Performance (‘prestatie’ in Dutch that comes from the Latin ‘preastare’ that has two meanings: excel in something and making oneself answerable for a person) stands for the capability, the expertise and the courage to act in situations where vulnerable sick people make an appeal to us. They need professionals to act adequately and be trustworthy in their performance. Performance is therefore related more to expertise-based professionalism (Jansen, 2005) and both (normative and expertise-based professionalism) are needed to realize good care.
Of course, nursing encompasses more than supporting patients in meaning making from experiences related to health and illness. Beside the subjectivity of the experience there is the objectivity of the physical existence and the psychosocial existence as well (for example if Pieter was threatened with eviction for not paying his rent or for making a disturbance). Nursing care consists of the ‘technical’ procedures and actions to remedy physical needs and psychosocial needs. The narrative here is second to the skilled and trustable performance, even where the technical care almost always carries a meaning to the patient and is embedded in a certain context.

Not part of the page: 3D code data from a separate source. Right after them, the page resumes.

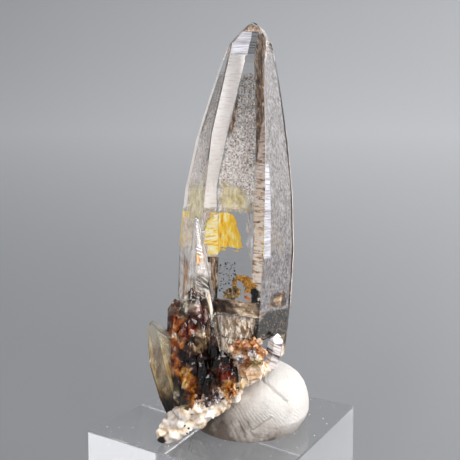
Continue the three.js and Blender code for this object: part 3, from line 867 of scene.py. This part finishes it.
def film(face, outline, inside=0.12, ragged=0.15, size=0.8, thick=0.03, rows=13, columns=150, shape=POINT):
    """A thin closed film along a face: row v of its grid lies sin(v) of the way from the middle to the rim,
    and cos(v) of half the thickness deeper or shallower. It carries 1 - sin(v), which is 0 at the rim.
    """
    rim = within_face(face, rim_of(outline, ragged, size, columns), 0.1, shape)  # 0.1 mm from the corners
    middle = rim.mean(0)
    v = np.linspace(0, np.pi, rows + 2)[1:-1, None]
    at = middle + (rim - middle) * np.sin(v)[..., None]
    sheet = on_face(shape, face, at[..., 0], at[..., 1], inside + thick / 2 * np.cos(v))
    points, faces = facing_out(*closed(sheet))
    inner = np.broadcast_to(1 - np.sin(v), at.shape[:2]).ravel()
    return points, faces, np.append(inner, (1, 1))


def corner(face, w, side, shape=POINT):
    """How far along a face its corner with the next (side 1) or the former (side -1) is at height w."""
    d = girths(shape, np.asarray(w, float))
    beside = d[..., (face + side) % SIDES]
    return side * (beside - d[..., face] * np.cos(CORNERS)) / np.sin(CORNERS)


def lining(
    face, low, high, inside=0.12, from_side=0.02, to_side=0.98, ragged=0.0, size=1.0, lines=12, shape=POINT
):
    """A film over the part of a face between two heights and two shares of its width."""
    w = np.linspace(low, high, lines)
    left, right = corner(face, w, -1, shape), corner(face, w, 1, shape)
    start, stop = left + (right - left) * from_side, left + (right - left) * to_side
    outline = [*zip(start, w), *zip(stop[::-1], w[::-1])]
    return film(face, outline, inside, ragged, size, rows=17, columns=180, shape=shape)


def specks(points, sizes, seed):
    """Small closed eight-faced grains at those points, each drawn out by random amounts along its own
    turned axes.
    """
    pick = np.random.default_rng(seed)
    n = len(points)
    basis = np.linalg.qr(pick.normal(size=(n, 3, 3)))[0]
    basis[np.linalg.det(basis) < 0, 0] *= -1
    reach = np.asarray(sizes)[:, None] * pick.uniform(0.5, 1.0, (n, 3)) / 2
    arms = basis * reach[..., None]
    corners = np.concatenate([arms, -arms], 1) + points[:, None]
    above = [(0, 1, 2), (1, 3, 2), (3, 4, 2), (4, 0, 2)]
    below = [(1, 0, 5), (3, 1, 5), (4, 3, 5), (0, 4, 5)]
    eight = np.array(above + below)
    faces = (np.arange(n)[:, None, None] * 6 + eight).reshape(-1, 3)
    return corners.reshape(-1, 3), faces


def scattered(outline, count, seed, clump=0.0):
    """Random points within an outline, crowded where noise is high."""
    pick = np.random.default_rng(seed)
    edge = np.array(outline, float)
    at = pick.uniform(edge.min(0), edge.max(0), (count * 6, 2))
    after = np.roll(edge, -1, 0)
    crosses = (edge[:, 1] > at[:, None, 1]) != (after[:, 1] > at[:, None, 1])
    rise = np.where(after[:, 1] == edge[:, 1], 1e-9, after[:, 1] - edge[:, 1])
    left = at[:, None, 0] < edge[:, 0] + (at[:, None, 1] - edge[:, 1]) / rise * (after[:, 0] - edge[:, 0])
    within = (crosses & left).sum(1) % 2 == 1
    crowd = noise(np.stack([at[:, 0], at[:, 1], 0 * at[:, 0]], -1), 1.6, seed) * clump
    return at[within & (pick.uniform(-1, 1, len(at)) < 1 - clump + crowd)][:count]


def sprinkled(face, outline, count, size, inside, seed, clump=0.0):
    """Specks at random places within an outline on a face."""
    at = within_face(face, scattered(outline, count, seed, clump), 0.5)
    pick = np.random.default_rng(seed)
    depth = inside + pick.uniform(0, 0.25, len(at))
    middles = on_face(POINT, face, at[:, 0], at[:, 1], depth)
    return specks(middles, size * pick.uniform(0.4, 1.3, len(at)) ** 1.5, seed)


def druse(zone, count, size, seed, back, lean=(0.0, -0.8, 0.6), spread=0.5):
    """Little crystals crowded over a zone given across and up: each is a six-sided column of 24 faces with
    a pointed end, set that far away, along the lean turned by a random amount.
    """
    pick = np.random.default_rng(seed)
    at = scattered(zone, count, seed)
    n = len(at)
    feet = np.stack([at[:, 0], back + pick.uniform(-0.5, 0.5, n), at[:, 1]], -1)
    axis = np.array(lean) + pick.normal(0, spread, (n, 3))
    axis /= np.linalg.norm(axis, axis=1, keepdims=True)
    across = np.cross(axis, pick.normal(size=(n, 3)))
    across /= np.linalg.norm(across, axis=1, keepdims=True)
    basis = np.stack([across, np.cross(axis, across), axis], 1)
    girth = size * pick.uniform(0.35, 1.0, n) ** 1.3
    length = girth * pick.uniform(2.0, 3.6, n)
    around = np.arange(SIDES) * CORNERS
    ring = np.stack([np.cos(around), np.sin(around)], -1)
    corners = np.zeros((n, 2 * SIDES + 2, 3))
    corners[:, :SIDES, :2] = ring * girth[:, None, None]
    corners[:, SIDES:-2, :2] = ring * (0.85 * girth)[:, None, None]
    uneven = 0.2 * girth[:, None] * pick.uniform(-1, 1, (n, SIDES))
    corners[:, SIDES:-2, 2] = (length - girth * 0.9)[:, None] + uneven
    corners[:, -1, 2] = length
    corners = corners @ basis + feet[:, None]
    k = np.arange(SIDES)
    after = (k + 1) % SIDES
    foot, tip = 0 * k + 2 * SIDES, 0 * k + 2 * SIDES + 1
    walls = [(k, after, after + SIDES), (k, after + SIDES, k + SIDES)]
    ends = [(k + SIDES, after + SIDES, tip), (after, k, foot)]
    faces = np.concatenate([np.stack(three, -1) for three in walls + ends])
    return corners.reshape(-1, 3), (np.arange(n)[:, None, None] * corners.shape[1] + faces).reshape(-1, 3)


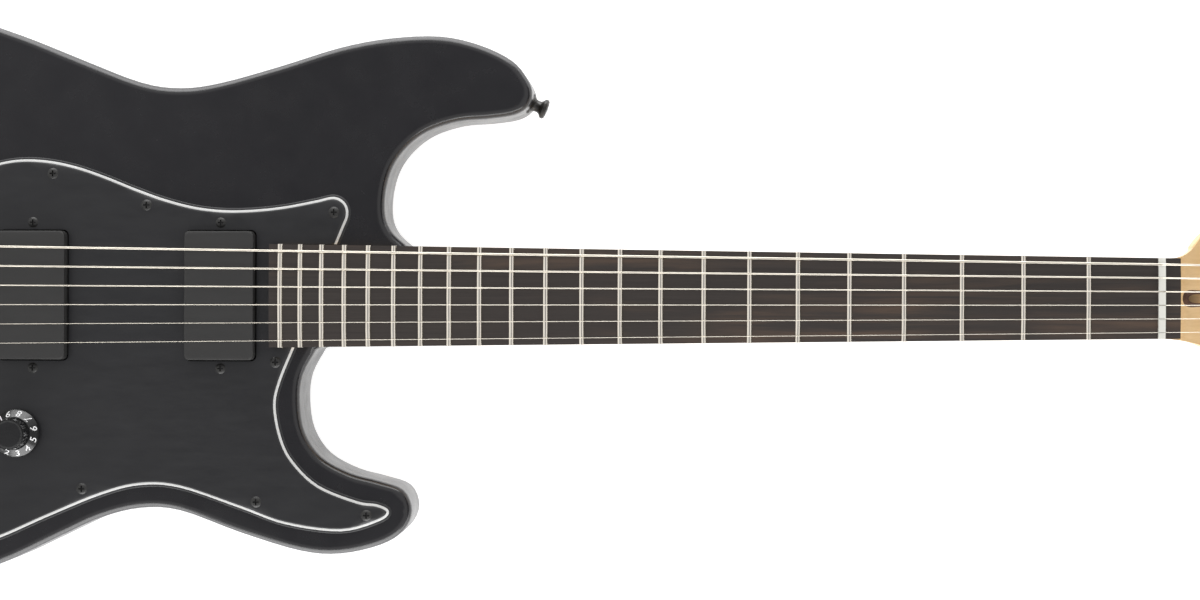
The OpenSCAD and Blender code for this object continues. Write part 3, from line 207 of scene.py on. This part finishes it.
def satin_paint(name, color, roughness):
    """Open satin lacquer: faint orange peel and a slight change of sheen."""
    s = Shader(name, color, roughness, specular=0.45)
    cloud = s.noise(14, 4)
    s.link(s.mix(cloud, *shades(color, 0.82, 1.18)), "Base Color")
    sheen = s.ramp(s.noise(60, 5, 0.6), [(0.3, roughness - 0.05), (0.7, roughness + 0.06)])
    s.link(sheen, "Roughness")
    s.bump(s.noise(1500, 2), 0.25, 0.00004)
    return s.material


def moulded_plastic(name, color, roughness, grain=2600, specular=0.5):
    """Moulded plastic: a fine grain and faint handling marks."""
    s = Shader(name, color, roughness, specular=specular)
    marks = s.noise(180, 6, 0.7, stretch=(0.25, 1, 1))
    s.link(s.mix(marks, *shades(color, 0.85, 1.15)), "Base Color")
    s.link(s.ramp(marks, [(0.35, roughness - 0.04), (0.7, roughness + 0.07)]), "Roughness")
    s.bump(s.noise(grain, 2), 0.3, 0.00003)
    return s.material


def metal(name, color, roughness, grain=(1, 1, 1), scratch=0.25):
    """Bare or plated metal with fine marks along one direction."""
    s = Shader(name, color, roughness, metallic=1.0)
    marks = s.noise(900, 4, 0.6, stretch=grain)
    s.link(s.mix(marks, *shades(color, 0.85, 1.1)), "Base Color")
    s.link(s.ramp(marks, [(0.3, roughness - 0.06), (0.75, roughness + 0.08)]), "Roughness")
    s.bump(marks, scratch, 0.00001)
    return s.material


def black_metal(name, color=(0.005, 0.005, 0.0055), roughness=0.2):
    """Black plated hardware: dark, with a little dust in the finish."""
    s = Shader(name, color, roughness, specular=0.5)
    speck = s.noise(2200, 3, 0.6)
    s.link(s.mix(speck, *shades(color, 0.5, 1.6)), "Base Color")
    sheen = s.ramp(s.noise(500, 4), [(0.3, roughness - 0.06), (0.7, roughness + 0.06)])
    s.link(sheen, "Roughness")
    s.bump(speck, 0.1, 0.00001)
    return s.material


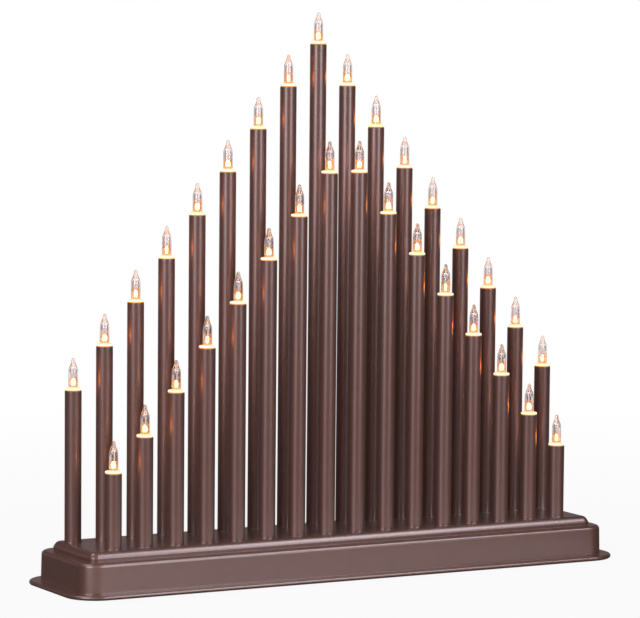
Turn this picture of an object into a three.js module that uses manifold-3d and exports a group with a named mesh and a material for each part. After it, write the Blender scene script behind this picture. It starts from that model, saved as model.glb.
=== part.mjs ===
// Advent candlestick: a long stepped base that carries two rows of candle tubes. The tubes
// rise in steps to the middle, and each one holds a lamp holder with a pointed bulb that
// pulls out. Millimetres, +Z up. The origin is on the table under the middle of the base,
// X runs along the rows and -Y is the front.

import * as THREE from 'three';
import { mergeVertices } from 'three/addons/utils/BufferGeometryUtils.js';
import Module from 'manifold-3d';

const wasm = await Module();
wasm.setup();

// Candle rows
const PITCH = 26.4; // centre to centre of neighbouring tubes
const ROW_SPACING = 44.5; // between the two rows
const BACK_COUNT = 17;
const FRONT_COUNT = 16; // stands half a pitch off the back row
const BANK_COUNT = 4; // tubes that share one rail under the deck

// Candle tubes
const TUBE_RADIUS = 6.5;
const TUBE_WALL = 1;
const CENTRE_HEIGHT = 381; // middle back tube, above the deck
const TUBE_STEP = 33; // each tube ends this much below its inner neighbour
const FRONT_DROP = 99; // the front pair, below the middle back tube
const SHORTEST_TUBE = 57.5; // the outer front tubes
const RAIL_THICK = 3.7;
const RAIL_EDGE = 1.5; // rail beyond the tube's side

// Base
const DECK_END = 0.8; // flat deck past the end tubes, before the rounded edge
const DECK_SIDE = 3.25; // flat deck beside the rows, before the rounded edge
const DECK_FILLET = 5;
const STEP_IN = 9.5; // the deck's edge, in from the wall
const STEP_HEIGHT = 7.2;
const SHELF_FILLET = 3.5;
const WALL_HEIGHT = 22.9; // from the flange to the shelf
const WALL_DRAFT = 0.5; // the wall leans in by this much
const CORNER_RADIUS = 16.5; // of the wall, seen from above
const FLANGE_OUT = 9;
const FLANGE_THICK = 3.4;
const SHELL = 2; // wall and deck thickness

// Underside
const FOOT_HEIGHT = 1.5; // the flange stands this far off the table
const FOOT_RADIUS = 6;
const FOOT_STEM_RADIUS = 2;
const FOOT_BARB = 1; // the barb beyond the stem, and its thickness
const FOOT_END = 18; // foot centre, in from the wall
const FOOT_SIDE = 18.5;
const PLATE_THICK = 2;
const SCREW_RADIUS = 1.45;
const SCREW_HEAD_RADIUS = 3;
const SCREW_FACE_RADIUS = 2.1; // flat of the head
const SCREW_HEAD_HEIGHT = 0.9;
const SCREW_GRIP = 8; // thread in the boss
const BOSS_WALL = 2;
const BOSS_END = 33; // outer bosses, in from the wall
const BOSS_SIDE = 7;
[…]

The interchange between the mind and the body is a complex one. We have focused here on the influence in one direction: from diseases and disorders by way of narrative to meaning making. However this path has multiple directions, for example, a path that runs from hope based on a newly found perspective in one’s story to recovery or mitigating the consequences of a disease. This may be the case when hope gives energy, motivates a person to change his life style and where it strengthens his immune system. Hope and a resurgence of vitality may be mediating factors here to find the strength (resilience) to become better or rather, coping better and in this way realize a higher quality of life (Huber et al., 2011). In the case of Pieter the newly found energy and the focus on purity and cleanness lend him coherence in his identity and his psychological make-up, but how to reconcile this with functioning in a society that tolerates only a certain degree of other-ness remains the challenge and the stake for a continuous dialogue between him and his mentor nurse. How Pieter and his family can achieve a mutual kind of understanding is another matter of concern. The nurse considered organizing a so-called open dialogue meeting with everyone involved (Seikkula et al., 2011). He knew that the open dialogue method, which has been developed in Finland, has been remarkably successful in striking an alliance between the patient and his social environment, reducing relapse figures as well as re-hospitalization figures.